Di Giovanna: Native Sicilian wines
This endearing family produces wines from local cultivars and international varieties along with extra virgin olive oil in the diminutive areas of Contessa Entellina and Sambuca di Sicilia, near Agrigento. Its long family history spans five generations. Here, the entire property and winery have been certified organic since 1997 by Suolo e Salute SRL. Production and exports began in 1996 with Aurelio and Barbara Di Giovanna and their sons Gunther & Klaus. The present-day property covers nearly 100 hectares, including 56 hectares of vines and 13 hectares of olive trees, supplemented by forests and wheat fields.
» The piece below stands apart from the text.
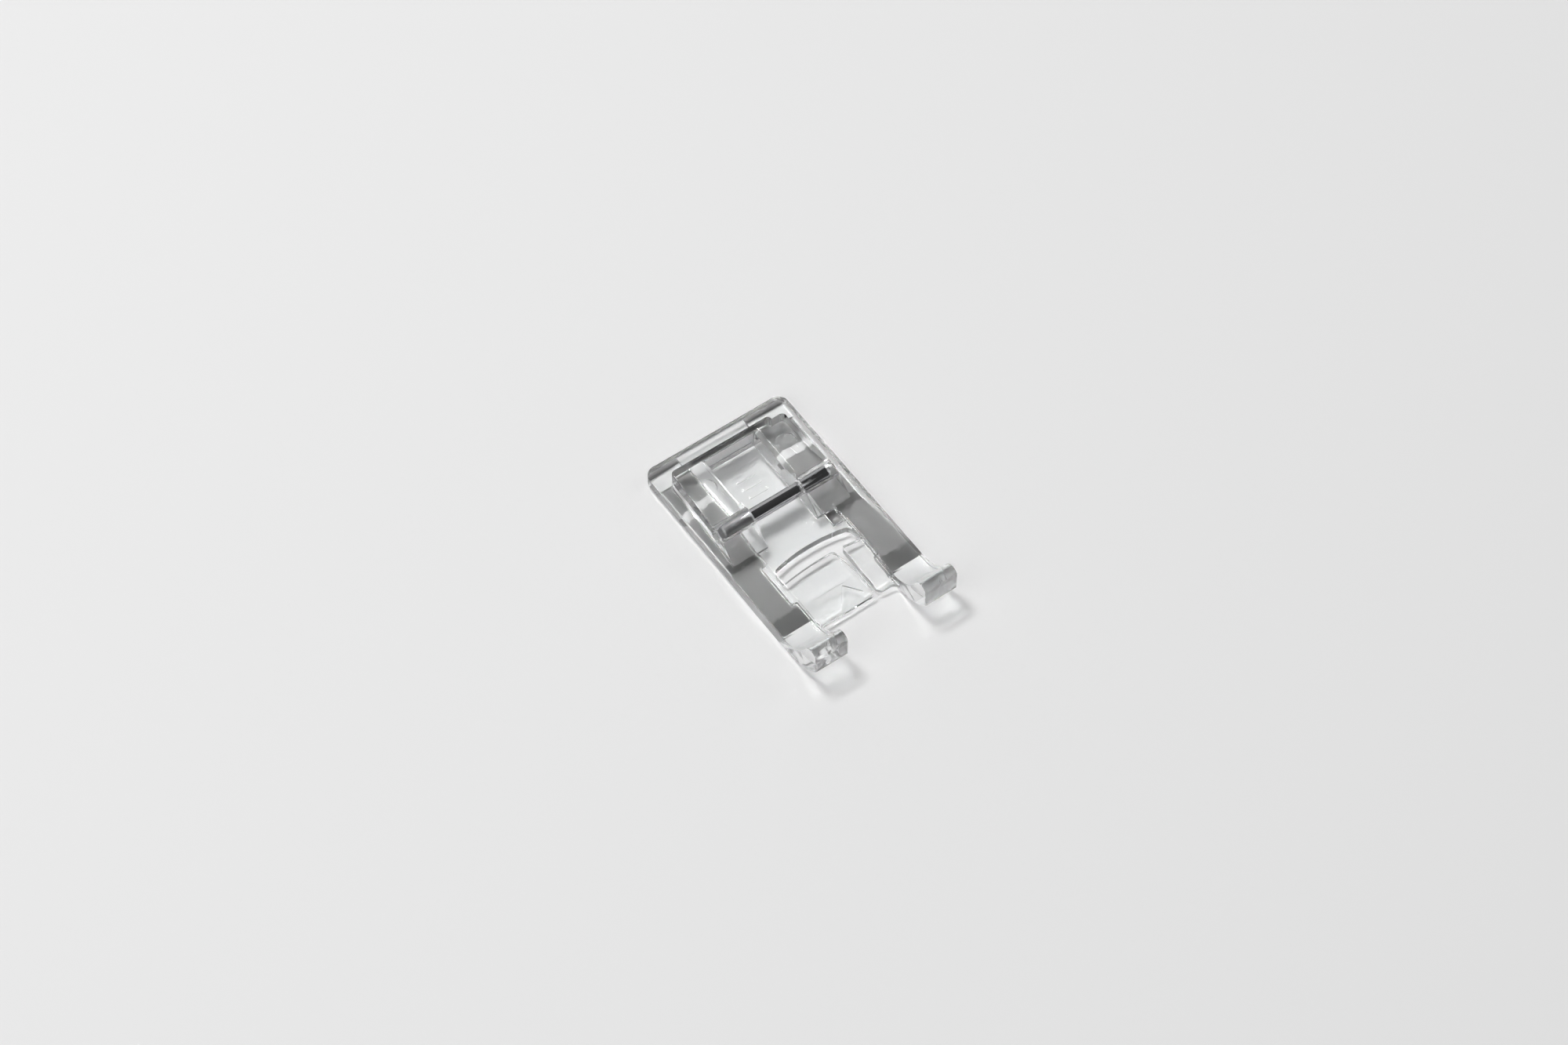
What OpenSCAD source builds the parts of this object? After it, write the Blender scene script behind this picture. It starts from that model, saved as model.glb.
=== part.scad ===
// Clear clip-on presser foot for a sewing machine: one moulding and one steel snap pin.
// Sizes are in millimetres. X runs across the foot, +Y points to its heel, and the bed is at z = 0.
// Most lengths are measured forward from the heel edge, and named so.

/* [Sole plate] */
// Overall length, heel edge to toe tips
foot_l = 35; // [33:0.5:38]
// Overall width
foot_w = 20; // [19.5:0.5:24]
// Thickness of the plate at the wings
plate_t = 1.9; // [1.8:0.1:2.4]
// Radius of the two heel corners, seen from above
heel_corner_r = 1.5; // [0.6:0.1:2.5]
// Radius that lifts the underside along the heel edge
heel_r = 1.3; // [0.5:0.1:1.6]
// Chamfer along the long lower edges
side_relief = 0.55; // [0.2:0.05:0.8]
// Heel edge to the place where the side chamfer starts to fade
side_relief_l = 17; // [12:0.5:20]

/* [Runners] */
// Height by which the two runners stand below the rest of the sole
runner_h = 0.12; // [0.08:0.02:0.3]
// Heel edge to the rear end of the runners
runner_back = 3.1; // [2.6:0.1:3.4]
// Front end of the runners to the toe tips
runner_setback = 7.2; // [6.4:0.1:8]

/* [Toes] */
// Width of the gap between the toes, and of the needle slot behind it
toe_gap = 11; // [10:0.1:12]
// Inside radius of the curve that turns each toe up
toe_curl_r = 5.1; // [4.2:0.1:5.4]
// Radius of the sole under each toe
toe_sole_r = 7.6; // [7:0.1:9]
// Length of the upturned sole of each toe
toe_rise_l = 6; // [5:0.1:6.4]
// Thickness of each toe at the start of its rounded top
toe_wall_t = 2.1; // [1.6:0.05:2.4]
// Height of the start of that rounded top
toe_wall_h = 5.15; // [4.9:0.05:5.6]
// Radius of the toe corners, seen from above
toe_tip_r = 0.2; // [0.1:0.05:0.8]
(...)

The five family vineyards are farmed by hand from pruning to harvesting, using organic techniques throughout the growing season. They are located in the small DOCs of Contessa Entellina and Sambuca di Sicilia, in the heart of Terre Sicane. The Miccina, Gerbino and Paradiso vineyards are situated at an average elevation of 350 to 480 m above sea level with tufa, limestone and clay soils in Contessa Entellina.
The high-altitude vineyards of San Giacomo and Fiuminello thrive at between 650 and 830 m above sea level on volcanic tufa, limestone and clay soils, in the mountains surrounding the Sambuca di Sicilia cellar, including the highest Grillo in Sicily, at an altitude of 830 m. Here, international and native grape varieties grow side by side, following extensive soil studies in the 1980s. The white varieties are Chardonnay, Grillo and Viognier and the reds Nero d'Avola, Nerello Mascalese, Syrah, Cabernet-Sauvignon and Merlot.
If by some misfortune you were only allowed to remember one of them, it would probably be the 2018 Vurria Grillo (90/100) a mineral, fruity, delicate, precise and persistent white wine, and a real journey through the Sicilian countryside.
Klaus and Gunther Di Giovanna in the winery
Cantine Fina: Recent history
This ‘azienda’ was founded in 2005 in the famous town of Marsala. It stems from the courage and hard work of winemaker Bruno Fina and his wife Mariella who now run the company with their three children. Marco, the eldest, manages sales and administration, Sergio handles technical aspects, and Federica, the youngest, is in charge of marketing, communication and, since 2016, the ‘Orizzonte Fina’ wine tourism concept which is inspired by the incredible vistas of Cantine Fina.
Bruno is a renowned winemaker in Sicily, mainly due to his connections with Giacomo Tachis, who first approached Sicily as a winegrowing entity with distinct areas more or less suited to certain grape varieties. Now 100% organic, Cantine Fina uses native and international varieties revolving around a simple concept: the soil and weather patterns are analysed and inspiration is sought in the region's history to ascertain the grape variety best suited to the area. Cantine Fina grows local cultivars such as Grillo, Zibibbo, Nero d'Avola and Perricone but also international vines such as Traminer, Sauvignon, Chardonnay, Viognier, Cabernet-Sauvignon, Merlot and Petit Verdot. This is certainly one azienda with a promising future.
Bruno runs Cantine Fina with his three children, Federica, Marco and Sergio
A promising future
Admittedly Sicily still has a lot to prove. But the wines currently being grown on the island show a quantum leap in quality, with a real commitment to the environment and a good balance between native grape varieties and more international grapes that make it easier to penetrate export markets. Located on an island with a propitious climate and part of a country that has experienced exponential growth in tourism in recent years, this wine region seems all-set to enjoy a bright future.